Today, 16,000 people watched the dedication of the 155-foot-tall dome that finally completed the 85-year-old Oklahoma Capitol building. Anyone who has visited the pre-dome Capitol and seen the new domed Capitol can appreciate what a difference there is. The dome gives the seat of our state government a majesty that can serve to raise our expectations of what our state can be. We owe our appreciation to Governor Frank Keating for leading the effort to raise the private money to fund the dome. We also owe appreciation to all the donors that made it a reality. All but $1.8 million of the $21 million cost came from private citizens and corporations. For decades our Legislature didn't have the backbone or vision to fund the completion of the Capitol. So, again, someone else had to do what the Legislature should have done.

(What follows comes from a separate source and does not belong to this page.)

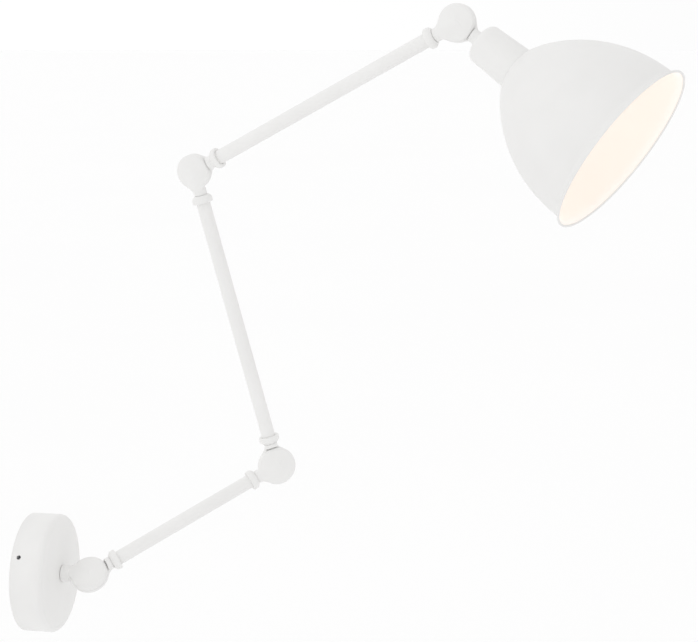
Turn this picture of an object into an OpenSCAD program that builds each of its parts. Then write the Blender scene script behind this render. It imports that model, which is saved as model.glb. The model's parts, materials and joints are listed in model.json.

We can't blame the decades of waiting entirely on the Legislature however. There's been a plentiful supply of crabby, vision-less citizens that frothed at the mouth every time someone talked of finishing the Capitol with a dome. It's these vociferous nay-sayers that Legislators run from. I was having a conversation with one such woman recently when the topic of the Capitol building came up. She suddenly launched into an epitaph-laden explosion of spitting emotion over the use of tax monies to build a dome. How dare the Governor spend money on "his dome" instead of on schools. She wasn't interested in the facts about private funding I tried to tell her about. She cared nothing about the kind of symbolism that lifts a people to a higher level, gives them a point on which to hang their pride, and shows the world that we are proud of who we are.

The Dome is that.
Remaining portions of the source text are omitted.